--- start TASK INPUTS ---

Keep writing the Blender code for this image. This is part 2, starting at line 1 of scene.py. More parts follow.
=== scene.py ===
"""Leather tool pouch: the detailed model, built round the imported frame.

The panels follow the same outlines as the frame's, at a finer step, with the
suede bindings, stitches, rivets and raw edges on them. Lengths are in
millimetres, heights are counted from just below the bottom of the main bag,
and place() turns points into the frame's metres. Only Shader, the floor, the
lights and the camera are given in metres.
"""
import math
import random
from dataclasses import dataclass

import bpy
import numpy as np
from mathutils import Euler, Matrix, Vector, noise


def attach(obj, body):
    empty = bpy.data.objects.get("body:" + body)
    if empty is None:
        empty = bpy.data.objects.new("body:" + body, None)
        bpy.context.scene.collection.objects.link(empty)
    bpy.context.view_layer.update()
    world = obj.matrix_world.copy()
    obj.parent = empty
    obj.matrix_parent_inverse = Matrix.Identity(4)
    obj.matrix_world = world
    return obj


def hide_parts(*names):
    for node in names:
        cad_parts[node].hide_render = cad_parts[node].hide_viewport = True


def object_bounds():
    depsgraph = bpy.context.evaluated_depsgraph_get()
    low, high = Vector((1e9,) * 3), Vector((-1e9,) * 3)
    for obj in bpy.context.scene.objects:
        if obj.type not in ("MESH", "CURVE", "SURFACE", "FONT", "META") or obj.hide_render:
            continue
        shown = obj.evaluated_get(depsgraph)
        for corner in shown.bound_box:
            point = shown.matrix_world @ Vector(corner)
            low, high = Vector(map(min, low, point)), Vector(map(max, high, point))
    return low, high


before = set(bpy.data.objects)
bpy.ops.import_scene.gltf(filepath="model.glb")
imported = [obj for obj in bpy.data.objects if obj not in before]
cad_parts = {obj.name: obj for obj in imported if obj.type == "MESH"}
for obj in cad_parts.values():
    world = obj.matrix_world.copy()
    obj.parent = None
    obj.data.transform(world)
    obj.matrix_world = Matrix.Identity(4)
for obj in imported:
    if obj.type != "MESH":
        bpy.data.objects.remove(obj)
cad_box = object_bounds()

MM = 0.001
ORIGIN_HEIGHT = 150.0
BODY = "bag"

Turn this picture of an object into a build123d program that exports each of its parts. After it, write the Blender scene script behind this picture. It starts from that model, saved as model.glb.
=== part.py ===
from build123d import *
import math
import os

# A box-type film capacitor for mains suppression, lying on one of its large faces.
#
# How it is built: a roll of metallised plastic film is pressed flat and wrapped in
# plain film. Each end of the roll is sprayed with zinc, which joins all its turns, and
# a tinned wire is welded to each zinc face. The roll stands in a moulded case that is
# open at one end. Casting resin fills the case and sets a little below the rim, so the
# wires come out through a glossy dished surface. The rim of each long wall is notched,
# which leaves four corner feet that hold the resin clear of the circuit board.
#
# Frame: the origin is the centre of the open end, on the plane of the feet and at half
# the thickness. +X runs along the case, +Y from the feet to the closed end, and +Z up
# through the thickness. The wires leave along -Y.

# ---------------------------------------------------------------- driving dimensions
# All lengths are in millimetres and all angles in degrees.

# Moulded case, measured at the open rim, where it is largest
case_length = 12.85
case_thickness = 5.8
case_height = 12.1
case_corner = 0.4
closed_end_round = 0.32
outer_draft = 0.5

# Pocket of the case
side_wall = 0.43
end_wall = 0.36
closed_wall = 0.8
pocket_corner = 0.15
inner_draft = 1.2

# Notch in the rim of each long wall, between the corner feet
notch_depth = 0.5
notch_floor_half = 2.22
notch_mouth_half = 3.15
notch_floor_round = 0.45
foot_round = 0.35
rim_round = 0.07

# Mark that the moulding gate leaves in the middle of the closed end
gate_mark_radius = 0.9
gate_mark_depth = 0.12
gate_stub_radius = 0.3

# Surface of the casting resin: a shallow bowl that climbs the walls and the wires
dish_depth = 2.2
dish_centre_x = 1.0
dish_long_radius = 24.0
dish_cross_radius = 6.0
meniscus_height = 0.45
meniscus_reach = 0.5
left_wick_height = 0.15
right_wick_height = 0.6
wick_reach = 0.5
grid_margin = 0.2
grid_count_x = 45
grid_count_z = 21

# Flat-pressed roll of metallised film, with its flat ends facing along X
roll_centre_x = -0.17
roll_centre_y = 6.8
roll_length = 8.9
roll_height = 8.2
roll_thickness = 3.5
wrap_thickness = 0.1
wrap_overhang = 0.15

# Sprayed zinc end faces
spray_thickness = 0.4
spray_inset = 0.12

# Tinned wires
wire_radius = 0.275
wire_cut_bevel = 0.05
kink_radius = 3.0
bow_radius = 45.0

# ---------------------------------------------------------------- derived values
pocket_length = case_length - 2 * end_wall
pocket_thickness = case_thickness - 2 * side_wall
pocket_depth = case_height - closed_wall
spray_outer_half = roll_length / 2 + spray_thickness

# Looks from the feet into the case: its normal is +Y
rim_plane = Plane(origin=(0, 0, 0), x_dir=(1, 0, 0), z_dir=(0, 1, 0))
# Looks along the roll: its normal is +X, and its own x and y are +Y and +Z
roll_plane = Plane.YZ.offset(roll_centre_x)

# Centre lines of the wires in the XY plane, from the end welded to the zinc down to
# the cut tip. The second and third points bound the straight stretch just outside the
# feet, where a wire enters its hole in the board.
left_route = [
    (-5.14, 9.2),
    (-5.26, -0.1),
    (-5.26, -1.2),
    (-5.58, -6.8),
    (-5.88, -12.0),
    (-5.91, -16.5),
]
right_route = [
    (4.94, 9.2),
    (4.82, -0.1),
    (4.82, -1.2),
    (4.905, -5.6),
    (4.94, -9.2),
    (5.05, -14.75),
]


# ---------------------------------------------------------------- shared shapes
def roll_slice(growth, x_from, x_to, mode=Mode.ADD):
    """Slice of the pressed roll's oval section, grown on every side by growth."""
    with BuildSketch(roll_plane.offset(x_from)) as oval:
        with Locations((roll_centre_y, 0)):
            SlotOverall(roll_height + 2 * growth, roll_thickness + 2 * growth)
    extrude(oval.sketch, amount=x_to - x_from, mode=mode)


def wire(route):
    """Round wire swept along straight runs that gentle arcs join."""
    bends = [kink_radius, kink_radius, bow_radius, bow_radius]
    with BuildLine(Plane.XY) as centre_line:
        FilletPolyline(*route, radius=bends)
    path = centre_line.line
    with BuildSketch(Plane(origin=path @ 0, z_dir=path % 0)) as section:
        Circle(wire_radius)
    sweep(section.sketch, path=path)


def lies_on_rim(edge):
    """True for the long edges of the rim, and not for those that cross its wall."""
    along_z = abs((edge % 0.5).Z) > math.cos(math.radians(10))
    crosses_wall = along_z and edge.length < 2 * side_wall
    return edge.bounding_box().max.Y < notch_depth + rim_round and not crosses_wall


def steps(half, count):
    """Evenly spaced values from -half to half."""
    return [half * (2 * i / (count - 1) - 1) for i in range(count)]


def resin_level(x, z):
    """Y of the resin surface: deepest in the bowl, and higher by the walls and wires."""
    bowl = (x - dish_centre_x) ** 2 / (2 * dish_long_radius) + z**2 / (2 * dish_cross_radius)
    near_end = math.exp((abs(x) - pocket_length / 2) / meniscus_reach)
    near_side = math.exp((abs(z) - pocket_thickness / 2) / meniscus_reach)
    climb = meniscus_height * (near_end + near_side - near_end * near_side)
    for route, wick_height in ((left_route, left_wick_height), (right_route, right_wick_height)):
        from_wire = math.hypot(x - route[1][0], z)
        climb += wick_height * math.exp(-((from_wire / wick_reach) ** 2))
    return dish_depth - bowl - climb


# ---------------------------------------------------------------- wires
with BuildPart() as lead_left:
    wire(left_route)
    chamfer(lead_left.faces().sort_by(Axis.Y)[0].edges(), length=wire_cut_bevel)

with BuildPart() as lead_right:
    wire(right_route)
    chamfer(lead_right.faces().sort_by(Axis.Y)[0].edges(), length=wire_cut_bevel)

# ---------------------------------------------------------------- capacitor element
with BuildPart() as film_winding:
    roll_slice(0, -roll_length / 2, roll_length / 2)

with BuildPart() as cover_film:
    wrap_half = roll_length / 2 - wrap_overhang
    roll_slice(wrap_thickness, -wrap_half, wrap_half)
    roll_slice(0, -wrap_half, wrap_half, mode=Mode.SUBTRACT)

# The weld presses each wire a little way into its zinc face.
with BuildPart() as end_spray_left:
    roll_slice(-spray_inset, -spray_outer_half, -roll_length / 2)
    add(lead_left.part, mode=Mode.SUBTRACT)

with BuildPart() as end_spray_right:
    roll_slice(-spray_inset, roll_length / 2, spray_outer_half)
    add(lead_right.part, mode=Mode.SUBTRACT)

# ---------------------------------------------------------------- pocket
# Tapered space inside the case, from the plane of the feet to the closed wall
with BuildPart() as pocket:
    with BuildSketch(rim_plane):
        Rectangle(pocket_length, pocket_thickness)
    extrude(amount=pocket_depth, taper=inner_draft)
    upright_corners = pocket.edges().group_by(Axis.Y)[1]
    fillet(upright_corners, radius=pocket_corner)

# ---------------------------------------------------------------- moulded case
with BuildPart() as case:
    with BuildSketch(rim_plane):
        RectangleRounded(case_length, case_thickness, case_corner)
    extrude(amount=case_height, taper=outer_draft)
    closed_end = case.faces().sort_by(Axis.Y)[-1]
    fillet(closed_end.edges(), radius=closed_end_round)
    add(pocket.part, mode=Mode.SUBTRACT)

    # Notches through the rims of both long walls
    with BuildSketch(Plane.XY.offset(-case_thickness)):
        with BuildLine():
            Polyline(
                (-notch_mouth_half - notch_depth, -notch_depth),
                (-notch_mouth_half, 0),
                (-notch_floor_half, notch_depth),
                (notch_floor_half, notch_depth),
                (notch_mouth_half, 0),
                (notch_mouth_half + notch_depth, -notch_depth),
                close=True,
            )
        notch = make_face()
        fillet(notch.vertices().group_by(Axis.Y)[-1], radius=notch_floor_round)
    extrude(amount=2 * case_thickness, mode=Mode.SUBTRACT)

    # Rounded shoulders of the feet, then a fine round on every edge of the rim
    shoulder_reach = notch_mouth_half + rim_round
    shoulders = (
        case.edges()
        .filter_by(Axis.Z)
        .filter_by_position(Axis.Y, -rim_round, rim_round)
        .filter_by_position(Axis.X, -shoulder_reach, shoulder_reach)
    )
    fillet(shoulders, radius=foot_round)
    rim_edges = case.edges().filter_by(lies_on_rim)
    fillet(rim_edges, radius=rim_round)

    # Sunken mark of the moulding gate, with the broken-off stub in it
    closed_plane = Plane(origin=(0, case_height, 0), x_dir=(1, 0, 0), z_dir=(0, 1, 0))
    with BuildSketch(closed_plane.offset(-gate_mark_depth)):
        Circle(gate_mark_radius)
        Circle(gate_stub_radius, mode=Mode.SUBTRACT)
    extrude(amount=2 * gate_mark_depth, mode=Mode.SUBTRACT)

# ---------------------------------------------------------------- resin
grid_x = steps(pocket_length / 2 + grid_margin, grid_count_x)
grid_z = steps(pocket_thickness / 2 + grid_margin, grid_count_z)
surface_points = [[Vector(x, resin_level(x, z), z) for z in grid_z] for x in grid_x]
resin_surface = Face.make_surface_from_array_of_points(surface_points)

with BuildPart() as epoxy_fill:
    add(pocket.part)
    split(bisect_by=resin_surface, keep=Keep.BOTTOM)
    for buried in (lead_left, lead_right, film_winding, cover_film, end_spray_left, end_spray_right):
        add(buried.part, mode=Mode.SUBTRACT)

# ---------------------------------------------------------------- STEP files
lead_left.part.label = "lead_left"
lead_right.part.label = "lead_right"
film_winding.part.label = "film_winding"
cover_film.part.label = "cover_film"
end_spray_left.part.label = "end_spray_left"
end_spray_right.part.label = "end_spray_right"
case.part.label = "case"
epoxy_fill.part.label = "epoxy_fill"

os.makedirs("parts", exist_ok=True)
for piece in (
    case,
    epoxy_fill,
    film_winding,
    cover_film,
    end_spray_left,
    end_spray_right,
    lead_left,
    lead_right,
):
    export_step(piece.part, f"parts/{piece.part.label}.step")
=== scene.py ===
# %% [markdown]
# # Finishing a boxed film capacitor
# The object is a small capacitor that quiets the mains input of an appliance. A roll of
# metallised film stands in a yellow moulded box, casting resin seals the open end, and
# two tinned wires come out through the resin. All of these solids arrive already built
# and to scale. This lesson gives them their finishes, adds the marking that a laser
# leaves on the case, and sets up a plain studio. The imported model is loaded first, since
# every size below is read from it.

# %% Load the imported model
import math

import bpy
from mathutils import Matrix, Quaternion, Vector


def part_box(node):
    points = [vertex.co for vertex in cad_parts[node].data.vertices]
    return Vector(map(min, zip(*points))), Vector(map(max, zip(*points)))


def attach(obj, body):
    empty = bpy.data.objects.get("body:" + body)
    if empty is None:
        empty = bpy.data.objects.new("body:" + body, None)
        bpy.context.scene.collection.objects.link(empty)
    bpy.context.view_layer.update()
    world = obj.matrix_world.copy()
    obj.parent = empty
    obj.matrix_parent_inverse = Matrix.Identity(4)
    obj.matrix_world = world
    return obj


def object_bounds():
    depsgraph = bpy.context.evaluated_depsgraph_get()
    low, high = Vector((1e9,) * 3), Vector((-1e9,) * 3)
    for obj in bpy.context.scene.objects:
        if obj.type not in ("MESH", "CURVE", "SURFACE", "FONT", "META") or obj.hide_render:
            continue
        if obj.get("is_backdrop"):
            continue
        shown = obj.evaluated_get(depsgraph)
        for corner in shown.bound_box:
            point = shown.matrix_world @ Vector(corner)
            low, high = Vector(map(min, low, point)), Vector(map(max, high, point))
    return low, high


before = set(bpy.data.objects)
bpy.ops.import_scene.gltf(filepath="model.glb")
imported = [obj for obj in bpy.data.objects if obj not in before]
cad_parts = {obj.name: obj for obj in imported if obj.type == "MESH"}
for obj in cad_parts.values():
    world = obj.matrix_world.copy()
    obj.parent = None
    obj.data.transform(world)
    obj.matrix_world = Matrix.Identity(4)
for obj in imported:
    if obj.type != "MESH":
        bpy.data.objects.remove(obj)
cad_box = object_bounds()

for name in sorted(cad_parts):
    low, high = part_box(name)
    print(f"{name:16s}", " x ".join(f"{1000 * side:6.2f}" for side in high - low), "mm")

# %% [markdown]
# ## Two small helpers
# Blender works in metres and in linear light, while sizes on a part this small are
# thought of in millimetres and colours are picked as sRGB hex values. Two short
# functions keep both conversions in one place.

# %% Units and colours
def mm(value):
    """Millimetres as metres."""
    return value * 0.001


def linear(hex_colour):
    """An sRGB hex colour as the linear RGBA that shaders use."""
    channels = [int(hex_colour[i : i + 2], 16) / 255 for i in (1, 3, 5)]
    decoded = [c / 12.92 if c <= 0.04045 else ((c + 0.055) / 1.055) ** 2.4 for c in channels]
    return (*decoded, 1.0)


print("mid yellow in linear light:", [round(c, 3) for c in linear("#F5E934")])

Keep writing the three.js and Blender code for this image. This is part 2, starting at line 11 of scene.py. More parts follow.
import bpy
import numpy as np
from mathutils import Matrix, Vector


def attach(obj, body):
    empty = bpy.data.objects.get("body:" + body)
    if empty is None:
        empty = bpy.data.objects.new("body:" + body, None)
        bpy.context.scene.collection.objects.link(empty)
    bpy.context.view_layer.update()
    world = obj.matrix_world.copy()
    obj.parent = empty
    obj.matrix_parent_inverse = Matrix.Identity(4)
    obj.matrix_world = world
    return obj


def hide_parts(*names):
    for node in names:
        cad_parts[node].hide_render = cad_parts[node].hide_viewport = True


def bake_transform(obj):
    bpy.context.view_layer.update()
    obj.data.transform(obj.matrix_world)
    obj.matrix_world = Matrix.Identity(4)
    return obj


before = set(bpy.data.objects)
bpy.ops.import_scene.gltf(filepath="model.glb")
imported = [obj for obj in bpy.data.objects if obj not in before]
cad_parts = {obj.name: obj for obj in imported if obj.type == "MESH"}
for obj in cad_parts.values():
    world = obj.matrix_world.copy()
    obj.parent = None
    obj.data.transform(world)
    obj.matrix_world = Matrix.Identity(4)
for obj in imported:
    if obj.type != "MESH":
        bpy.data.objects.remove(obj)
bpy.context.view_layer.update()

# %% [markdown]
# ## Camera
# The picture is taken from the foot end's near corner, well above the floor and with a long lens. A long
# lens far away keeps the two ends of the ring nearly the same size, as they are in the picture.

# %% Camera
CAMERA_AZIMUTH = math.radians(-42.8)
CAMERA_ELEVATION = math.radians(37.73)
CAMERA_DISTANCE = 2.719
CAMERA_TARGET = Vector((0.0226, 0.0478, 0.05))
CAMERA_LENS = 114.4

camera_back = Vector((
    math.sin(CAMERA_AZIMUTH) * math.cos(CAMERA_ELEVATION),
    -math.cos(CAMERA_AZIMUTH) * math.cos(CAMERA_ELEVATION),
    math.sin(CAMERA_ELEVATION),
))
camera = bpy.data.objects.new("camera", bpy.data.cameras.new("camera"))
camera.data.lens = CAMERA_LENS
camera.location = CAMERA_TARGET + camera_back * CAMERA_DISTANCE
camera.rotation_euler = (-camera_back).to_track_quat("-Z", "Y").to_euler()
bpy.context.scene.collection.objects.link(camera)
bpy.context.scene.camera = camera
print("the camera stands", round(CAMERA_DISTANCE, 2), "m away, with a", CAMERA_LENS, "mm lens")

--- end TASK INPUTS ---

### WRITTEN TASK
Print, please, the lines from the first line of the material through the line that contains "the imported frame.", exactly as written and with nothing added.

### THE COMPLETED TASK
Keep writing the Blender code for this image. This is part 2, starting at line 1 of scene.py. More parts follow.
=== scene.py ===
"""Leather tool pouch: the detailed model, built round the imported frame.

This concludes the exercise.